Isso faz-me pensar na questão dos serviços de urgência hospitalares. Quando as taxas moderadoras aumentaram, verificou-se um decréscimo na procura, que mais tarde acabou por estabilizar.
São [os efeitos] das medidas curtas e rápidas. Estas medidas têm uma eficácia muito limitada, depois o mercado ajusta-se. Continuamos a ter o velho problema: urgências entupidas com pulseiras verdes e azuis [doentes não urgentes] que deviam procurar cuidados de proximidade.
Mas essas pessoas vão à urgência muitas vezes porque não têm resposta nos centros de saúde.
A população não é estúpida, se procura a urgência é porque pelo menos não sabe que tem alternativa. Era importante termos um manual de utilização do SNS. Temos que tornar os doentes consumidores mais informados e parceiros do tratamento. A melhor solução para os problemas em saúde é não deixar as pessoas adoecer.
Isso é possível no quadro de um país cada vez mais envelhecido?

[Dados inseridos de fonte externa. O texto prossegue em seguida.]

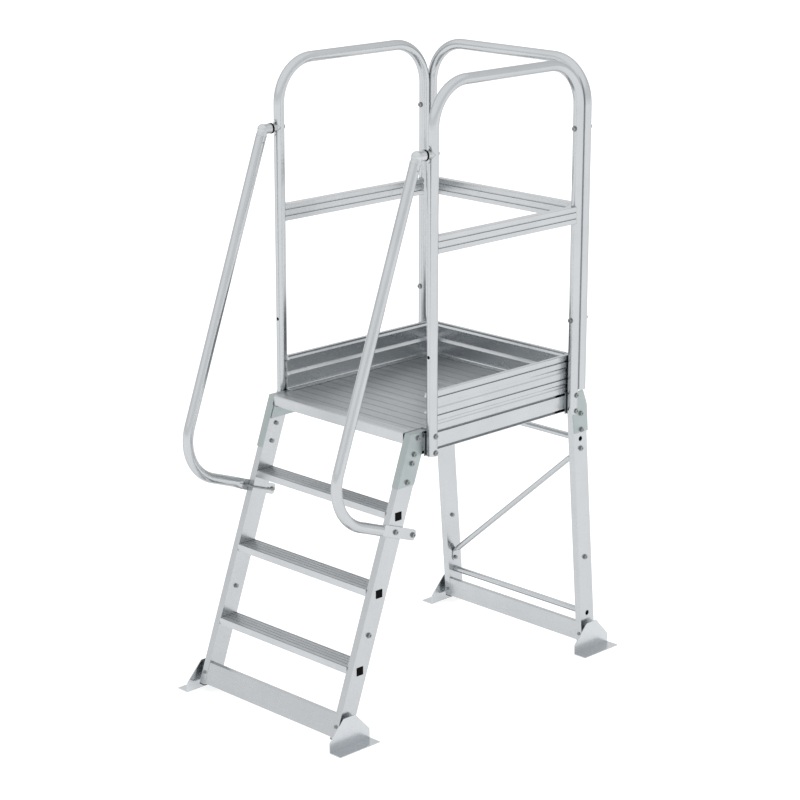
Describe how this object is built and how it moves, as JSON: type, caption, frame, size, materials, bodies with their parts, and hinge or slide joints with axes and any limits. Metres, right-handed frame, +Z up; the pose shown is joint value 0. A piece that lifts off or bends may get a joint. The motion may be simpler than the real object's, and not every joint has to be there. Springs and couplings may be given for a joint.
{
  "type": "platform ladder",
  "caption": "Aluminium platform ladder: leaning stepped ladder and rear leg frame carry a ribbed work deck with tube guard rails, toe boards, handrails and tilting feet.",
  "frame": {"origin": "on the floor, at the middle of the footprint", "axes": "+X to the right seen from the ladder side, +Y from the ladder foot towards the back, +Z up"},
  "size_m": [0.778, 1.321, 2.05],
  "materials": {
    "profile_aluminium": "bright extruded profile with fine drawing lines",
    "tube_aluminium": "bright drawn tube",
    "tread_aluminium": "ribbed anti-slip extrusion",
    "zinc_plate": "zinc-plated sheet",
    "cast_aluminium": "tumbled casting",
    "fastener_steel": "zinc-plated fasteners",
    "black_plastic": "moulded black plastic"
  },
  "bodies": {
    "frame": {"deck_nosing": "tread_aluminium", "deck_plank_1": "tread_aluminium", "deck_plank_2": "tread_aluminium", "deck_plank_3": "tread_aluminium", "diagonal_brace": "tube_aluminium", "elbow_bolts": "fastener_steel", "elbow_head_left": "cast_aluminium", "elbow_head_right": "cast_aluminium", "elbow_rings": "black_plastic", "elbow_stubs": "tube_aluminium", "foot_spacers": "fastener_steel", "front_beam": "profile_aluminium", "guard_hoop_left": "tube_aluminium", "guard_hoop_right": "tube_aluminium", "gussets": "zinc_plate", "handrail_left": "tube_aluminium", "handrail_right": "tube_aluminium", "hoop_tie_bolts": "fastener_steel", "knee_rail_left": "profile_aluminium", "knee_rail_right": "profile_aluminium", "ladder_base_plate": "profile_aluminium", "ladder_bolts": "fastener_steel", "ladder_bracket_left": "zinc_plate", "ladder_bracket_right": "zinc_plate", "leg_end_blocks": "black_plastic", "leg_end_screws": "fastener_steel", "pivot_nuts": "fastener_steel", "post_bolts": "fastener_steel", "post_packers": "zinc_plate", "rail_pins": "fastener_steel", "rail_stirrups": "fastener_steel", "rear_base_plate": "profile_aluminium", "rear_beam": "profile_aluminium", "rear_bracket_left": "zinc_plate", "rear_bracket_right": "zinc_plate", "rear_crossbar_lower": "tube_aluminium", "rear_crossbar_upper": "tube_aluminium", "rear_frame_bolts": "fastener_steel", "rear_hoop": "tube_aluminium", "rear_knee_rail": "profile_aluminium", "rear_leg_left": "profile_aluminium", "rear_leg_right": "profile_aluminium", "rear_toe_board": "profile_aluminium", "side_beam_left": "profile_aluminium", "side_beam_right": "profile_aluminium", "slot_plugs": "black_plastic", "step_1": "tread_aluminium", "step_2": "tread_aluminium", "step_3": "tread_aluminium", "step_plugs": "black_plastic", "stile_left": "profile_aluminium", "stile_right": "profile_aluminium", "tie_washers": "fastener_steel", "toe_board_left": "profile_aluminium", "toe_board_right": "profile_aluminium", "toe_corners": "profile_aluminium"},
    "foot_front_right": {"foot_plate_front_right": "zinc_plate"},
    "foot_front_left": {"foot_plate_front_left": "zinc_plate"},
    "foot_rear_right": {"foot_plate_rear_right": "zinc_plate"},
    "foot_rear_left": {"foot_plate_rear_left": "zinc_plate"}
  },
  "joints": [
    {"name": "foot_front_right_pivot", "type": "hinge", "parent": "frame", "child": "foot_front_right", "pos_m": [0.339, -0.57503, 0.06], "axis": [1, 0, 0], "range_deg": [-12, 12]},
    {"name": "foot_front_left_pivot", "type": "hinge", "parent": "frame", "child": "foot_front_left", "pos_m": [-0.339, -0.57503, 0.06], "axis": [1, 0, 0], "range_deg": [-12, 12]},
    {"name": "foot_rear_right_pivot", "type": "hinge", "parent": "frame", "child": "foot_rear_right", "pos_m": [0.339, 0.57503, 0.06], "axis": [1, 0, 0], "range_deg": [-12, 12]},
    {"name": "foot_rear_left_pivot", "type": "hinge", "parent": "frame", "child": "foot_rear_left", "pos_m": [-0.339, 0.57503, 0.06], "axis": [1, 0, 0], "range_deg": [-12, 12]}
  ]
}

Envelhecido e empobrecido. O que podemos fazer para tentar obviar este problema é tratar as pessoas o mais cedo possível e o mais barato possível, ou seja, quando a doença ainda está numa fase tal que não exija cuidados muito sofisticados. Isso pressupõe os cuidados de proximidade. Um exemplo: não preciso de um centro hospitalar universitário para tratar um doente com asma se o tiver controlado.